### Given exercise
Copy each line below that includes "JSON".

****************************************

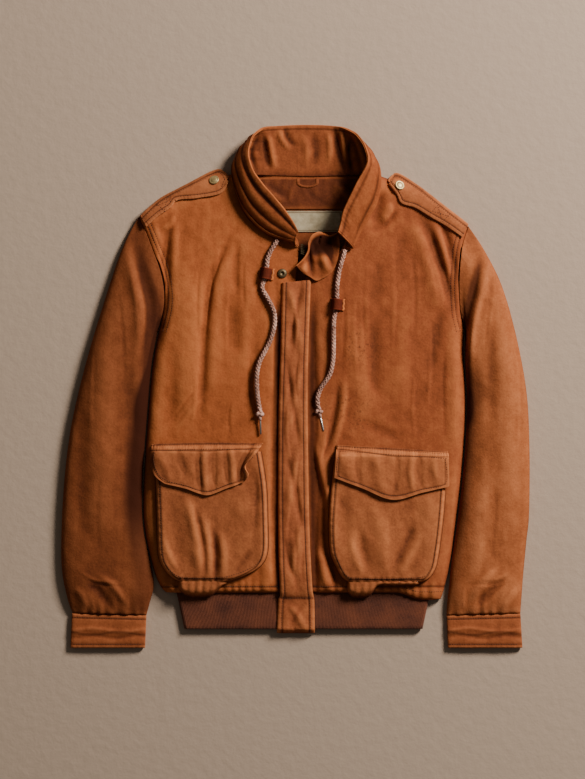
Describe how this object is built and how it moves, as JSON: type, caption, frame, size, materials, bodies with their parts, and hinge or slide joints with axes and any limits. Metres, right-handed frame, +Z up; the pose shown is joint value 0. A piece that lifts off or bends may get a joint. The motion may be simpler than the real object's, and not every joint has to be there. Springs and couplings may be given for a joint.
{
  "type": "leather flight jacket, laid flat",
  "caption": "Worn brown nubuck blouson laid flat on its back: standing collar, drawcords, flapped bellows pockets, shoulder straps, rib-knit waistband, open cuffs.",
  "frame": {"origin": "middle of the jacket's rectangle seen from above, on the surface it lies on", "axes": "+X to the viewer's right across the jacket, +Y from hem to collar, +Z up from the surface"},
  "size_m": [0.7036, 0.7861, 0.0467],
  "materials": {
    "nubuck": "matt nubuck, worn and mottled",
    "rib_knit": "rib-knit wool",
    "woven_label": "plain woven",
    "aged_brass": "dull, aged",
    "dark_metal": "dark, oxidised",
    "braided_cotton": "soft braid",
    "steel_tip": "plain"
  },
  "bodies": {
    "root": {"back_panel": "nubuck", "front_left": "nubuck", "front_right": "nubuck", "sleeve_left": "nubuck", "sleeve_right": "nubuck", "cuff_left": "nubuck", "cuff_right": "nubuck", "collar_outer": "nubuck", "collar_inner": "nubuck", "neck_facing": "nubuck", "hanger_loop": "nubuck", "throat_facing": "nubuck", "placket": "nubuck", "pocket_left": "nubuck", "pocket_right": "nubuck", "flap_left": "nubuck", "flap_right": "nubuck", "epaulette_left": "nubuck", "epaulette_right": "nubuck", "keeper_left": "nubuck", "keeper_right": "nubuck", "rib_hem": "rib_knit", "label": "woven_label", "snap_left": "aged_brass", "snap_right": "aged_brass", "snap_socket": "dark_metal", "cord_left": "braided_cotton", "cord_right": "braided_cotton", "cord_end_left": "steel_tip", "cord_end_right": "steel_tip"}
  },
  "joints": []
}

****************************************

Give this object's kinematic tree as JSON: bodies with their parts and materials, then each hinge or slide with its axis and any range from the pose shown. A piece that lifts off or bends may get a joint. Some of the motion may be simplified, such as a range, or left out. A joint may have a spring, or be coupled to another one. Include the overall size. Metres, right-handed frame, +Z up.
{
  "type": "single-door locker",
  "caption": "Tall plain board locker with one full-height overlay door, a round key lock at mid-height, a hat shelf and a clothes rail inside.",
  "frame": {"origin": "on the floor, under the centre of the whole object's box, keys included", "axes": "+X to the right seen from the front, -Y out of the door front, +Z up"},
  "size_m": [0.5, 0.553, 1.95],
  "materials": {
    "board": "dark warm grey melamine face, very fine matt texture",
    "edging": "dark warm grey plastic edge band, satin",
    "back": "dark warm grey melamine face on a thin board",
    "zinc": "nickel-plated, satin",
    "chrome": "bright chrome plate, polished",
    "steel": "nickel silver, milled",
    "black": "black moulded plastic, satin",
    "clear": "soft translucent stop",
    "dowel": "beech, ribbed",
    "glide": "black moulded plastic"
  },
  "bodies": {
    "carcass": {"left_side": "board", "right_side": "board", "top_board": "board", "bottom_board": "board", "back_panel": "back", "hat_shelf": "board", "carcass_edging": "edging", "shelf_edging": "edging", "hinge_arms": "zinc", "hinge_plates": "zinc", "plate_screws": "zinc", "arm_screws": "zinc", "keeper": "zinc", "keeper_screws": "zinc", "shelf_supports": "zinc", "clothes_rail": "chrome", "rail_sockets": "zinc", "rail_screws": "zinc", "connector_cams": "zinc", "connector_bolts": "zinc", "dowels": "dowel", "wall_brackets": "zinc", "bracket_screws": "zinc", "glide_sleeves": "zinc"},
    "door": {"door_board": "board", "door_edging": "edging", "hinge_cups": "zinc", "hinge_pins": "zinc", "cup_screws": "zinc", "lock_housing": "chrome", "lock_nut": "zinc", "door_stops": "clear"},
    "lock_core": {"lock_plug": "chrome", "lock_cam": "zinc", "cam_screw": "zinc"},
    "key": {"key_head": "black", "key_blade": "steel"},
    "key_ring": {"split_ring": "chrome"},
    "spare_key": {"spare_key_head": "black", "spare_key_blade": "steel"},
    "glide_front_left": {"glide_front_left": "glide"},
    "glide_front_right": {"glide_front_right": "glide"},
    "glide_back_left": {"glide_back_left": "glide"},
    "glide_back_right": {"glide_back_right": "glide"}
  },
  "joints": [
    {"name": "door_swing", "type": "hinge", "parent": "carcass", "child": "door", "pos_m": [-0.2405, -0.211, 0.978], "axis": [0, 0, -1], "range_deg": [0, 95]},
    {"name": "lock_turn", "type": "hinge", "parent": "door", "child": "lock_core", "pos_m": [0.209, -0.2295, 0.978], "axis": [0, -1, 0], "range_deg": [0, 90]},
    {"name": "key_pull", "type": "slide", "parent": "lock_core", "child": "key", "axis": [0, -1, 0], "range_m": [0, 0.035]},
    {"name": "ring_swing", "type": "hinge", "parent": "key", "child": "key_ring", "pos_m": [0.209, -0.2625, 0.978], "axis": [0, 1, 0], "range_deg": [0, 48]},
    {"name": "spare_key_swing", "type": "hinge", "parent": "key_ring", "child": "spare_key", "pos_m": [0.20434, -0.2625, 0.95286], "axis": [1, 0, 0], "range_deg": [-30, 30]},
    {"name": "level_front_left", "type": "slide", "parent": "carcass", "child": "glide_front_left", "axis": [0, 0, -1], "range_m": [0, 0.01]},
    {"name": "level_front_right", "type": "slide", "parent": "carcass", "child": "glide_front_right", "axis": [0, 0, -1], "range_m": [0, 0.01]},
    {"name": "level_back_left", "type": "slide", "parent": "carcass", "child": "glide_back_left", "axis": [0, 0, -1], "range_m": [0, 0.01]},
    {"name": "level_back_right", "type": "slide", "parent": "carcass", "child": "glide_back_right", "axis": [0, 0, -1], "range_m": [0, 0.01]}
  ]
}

****************************************

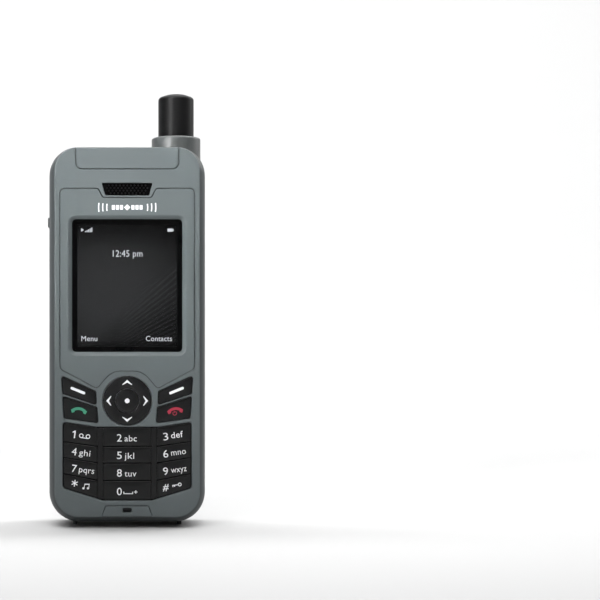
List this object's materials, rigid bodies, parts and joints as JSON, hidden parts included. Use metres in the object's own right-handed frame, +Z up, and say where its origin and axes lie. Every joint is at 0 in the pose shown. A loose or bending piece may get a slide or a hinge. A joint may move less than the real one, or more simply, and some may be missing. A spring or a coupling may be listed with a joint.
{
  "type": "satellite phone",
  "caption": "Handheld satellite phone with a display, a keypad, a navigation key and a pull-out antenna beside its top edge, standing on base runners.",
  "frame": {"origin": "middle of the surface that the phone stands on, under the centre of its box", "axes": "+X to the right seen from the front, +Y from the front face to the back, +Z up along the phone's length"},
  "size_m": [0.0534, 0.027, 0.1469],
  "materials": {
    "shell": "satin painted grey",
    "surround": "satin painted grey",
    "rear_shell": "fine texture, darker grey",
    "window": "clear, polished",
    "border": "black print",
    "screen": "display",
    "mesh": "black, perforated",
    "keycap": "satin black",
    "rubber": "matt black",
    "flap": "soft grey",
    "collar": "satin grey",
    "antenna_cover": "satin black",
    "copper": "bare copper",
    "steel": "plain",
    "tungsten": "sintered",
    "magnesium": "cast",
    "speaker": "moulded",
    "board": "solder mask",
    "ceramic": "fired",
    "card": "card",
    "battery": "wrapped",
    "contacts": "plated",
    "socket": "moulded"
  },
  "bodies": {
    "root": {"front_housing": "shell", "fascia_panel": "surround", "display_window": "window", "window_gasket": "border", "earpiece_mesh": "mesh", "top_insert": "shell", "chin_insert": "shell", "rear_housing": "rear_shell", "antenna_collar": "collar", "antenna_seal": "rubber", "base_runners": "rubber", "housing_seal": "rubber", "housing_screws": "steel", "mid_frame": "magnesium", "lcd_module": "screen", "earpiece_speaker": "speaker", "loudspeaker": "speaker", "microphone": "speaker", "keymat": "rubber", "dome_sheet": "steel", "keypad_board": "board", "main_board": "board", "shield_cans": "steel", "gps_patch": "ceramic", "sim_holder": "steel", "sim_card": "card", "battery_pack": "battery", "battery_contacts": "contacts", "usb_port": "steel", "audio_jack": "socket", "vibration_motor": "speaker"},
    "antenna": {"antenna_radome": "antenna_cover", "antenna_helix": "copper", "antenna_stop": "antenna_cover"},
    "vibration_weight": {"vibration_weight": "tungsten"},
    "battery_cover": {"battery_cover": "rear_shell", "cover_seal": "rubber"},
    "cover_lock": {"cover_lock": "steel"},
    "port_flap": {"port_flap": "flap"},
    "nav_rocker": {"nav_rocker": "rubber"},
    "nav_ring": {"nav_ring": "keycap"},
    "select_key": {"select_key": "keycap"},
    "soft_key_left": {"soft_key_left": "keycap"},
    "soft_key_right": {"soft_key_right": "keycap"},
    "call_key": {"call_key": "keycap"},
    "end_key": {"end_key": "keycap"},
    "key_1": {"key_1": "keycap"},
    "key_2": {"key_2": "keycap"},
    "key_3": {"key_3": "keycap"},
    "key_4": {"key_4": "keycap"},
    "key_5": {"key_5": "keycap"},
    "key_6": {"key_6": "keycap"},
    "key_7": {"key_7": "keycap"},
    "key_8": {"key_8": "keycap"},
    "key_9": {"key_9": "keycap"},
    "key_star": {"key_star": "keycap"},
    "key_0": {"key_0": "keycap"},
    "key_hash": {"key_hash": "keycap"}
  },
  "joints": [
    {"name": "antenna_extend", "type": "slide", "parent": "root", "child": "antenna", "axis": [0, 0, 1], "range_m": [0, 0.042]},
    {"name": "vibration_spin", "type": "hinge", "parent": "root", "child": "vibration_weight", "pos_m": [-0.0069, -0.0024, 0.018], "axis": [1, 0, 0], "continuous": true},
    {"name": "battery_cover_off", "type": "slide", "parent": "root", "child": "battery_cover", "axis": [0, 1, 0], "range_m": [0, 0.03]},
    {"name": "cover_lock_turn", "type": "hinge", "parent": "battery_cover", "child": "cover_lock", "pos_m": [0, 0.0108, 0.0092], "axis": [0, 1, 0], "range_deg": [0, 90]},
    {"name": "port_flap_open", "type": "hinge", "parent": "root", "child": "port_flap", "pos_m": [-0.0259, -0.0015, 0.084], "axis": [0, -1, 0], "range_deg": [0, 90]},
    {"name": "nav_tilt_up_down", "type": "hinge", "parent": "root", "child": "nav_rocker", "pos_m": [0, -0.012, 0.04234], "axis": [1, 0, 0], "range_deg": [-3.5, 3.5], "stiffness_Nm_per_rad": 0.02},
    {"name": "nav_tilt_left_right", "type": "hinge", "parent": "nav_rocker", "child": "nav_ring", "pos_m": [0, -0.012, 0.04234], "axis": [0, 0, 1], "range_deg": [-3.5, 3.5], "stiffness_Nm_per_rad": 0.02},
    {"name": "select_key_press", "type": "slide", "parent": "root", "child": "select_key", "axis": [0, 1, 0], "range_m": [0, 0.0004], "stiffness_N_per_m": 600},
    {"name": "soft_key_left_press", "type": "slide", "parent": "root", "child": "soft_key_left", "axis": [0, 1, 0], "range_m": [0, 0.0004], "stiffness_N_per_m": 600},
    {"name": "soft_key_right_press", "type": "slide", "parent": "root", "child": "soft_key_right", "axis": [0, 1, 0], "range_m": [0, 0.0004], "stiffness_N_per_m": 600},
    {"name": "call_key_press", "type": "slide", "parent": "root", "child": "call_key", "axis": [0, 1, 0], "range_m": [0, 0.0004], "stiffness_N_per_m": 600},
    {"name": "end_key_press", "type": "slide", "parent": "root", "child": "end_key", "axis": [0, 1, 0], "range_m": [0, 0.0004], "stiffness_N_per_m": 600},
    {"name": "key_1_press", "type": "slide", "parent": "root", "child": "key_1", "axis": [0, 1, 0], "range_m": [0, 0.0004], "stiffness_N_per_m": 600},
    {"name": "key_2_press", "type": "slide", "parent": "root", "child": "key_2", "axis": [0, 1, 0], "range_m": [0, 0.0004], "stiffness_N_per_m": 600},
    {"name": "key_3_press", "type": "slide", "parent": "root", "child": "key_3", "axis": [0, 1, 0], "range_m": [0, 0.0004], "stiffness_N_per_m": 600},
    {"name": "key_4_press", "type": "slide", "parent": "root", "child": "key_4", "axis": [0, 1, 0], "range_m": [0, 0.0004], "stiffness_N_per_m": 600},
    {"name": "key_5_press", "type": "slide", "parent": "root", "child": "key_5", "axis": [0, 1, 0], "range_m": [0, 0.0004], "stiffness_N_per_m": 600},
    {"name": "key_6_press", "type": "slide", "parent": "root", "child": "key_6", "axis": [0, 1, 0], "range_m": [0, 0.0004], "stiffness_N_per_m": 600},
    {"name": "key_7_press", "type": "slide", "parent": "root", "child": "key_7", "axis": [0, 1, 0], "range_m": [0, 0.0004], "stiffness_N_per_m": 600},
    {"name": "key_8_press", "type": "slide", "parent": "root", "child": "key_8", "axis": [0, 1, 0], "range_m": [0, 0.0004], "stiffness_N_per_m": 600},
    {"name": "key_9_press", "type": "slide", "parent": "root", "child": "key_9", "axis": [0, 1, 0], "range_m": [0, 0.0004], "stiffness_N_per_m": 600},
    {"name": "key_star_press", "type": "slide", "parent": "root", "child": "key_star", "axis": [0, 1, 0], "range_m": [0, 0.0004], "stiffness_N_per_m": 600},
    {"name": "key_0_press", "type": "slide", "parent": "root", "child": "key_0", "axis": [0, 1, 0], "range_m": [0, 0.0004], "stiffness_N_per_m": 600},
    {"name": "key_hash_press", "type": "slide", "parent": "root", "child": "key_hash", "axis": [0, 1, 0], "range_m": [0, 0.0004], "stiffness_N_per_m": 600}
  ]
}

****************************************

### Correct answer
Describe how this object is built and how it moves, as JSON: type, caption, frame, size, materials, bodies with their parts, and hinge or slide joints with axes and any limits. Metres, right-handed frame, +Z up; the pose shown is joint value 0. A piece that lifts off or bends may get a joint. The motion may be simpler than the real object's, and not every joint has to be there. Springs and couplings may be given for a joint.
Give this object's kinematic tree as JSON: bodies with their parts and materials, then each hinge or slide with its axis and any range from the pose shown. A piece that lifts off or bends may get a joint. Some of the motion may be simplified, such as a range, or left out. A joint may have a spring, or be coupled to another one. Include the overall size. Metres, right-handed frame, +Z up.
List this object's materials, rigid bodies, parts and joints as JSON, hidden parts included. Use metres in the object's own right-handed frame, +Z up, and say where its origin and axes lie. Every joint is at 0 in the pose shown. A loose or bending piece may get a slide or a hinge. A joint may move less than the real one, or more simply, and some may be missing. A spring or a coupling may be listed with a joint.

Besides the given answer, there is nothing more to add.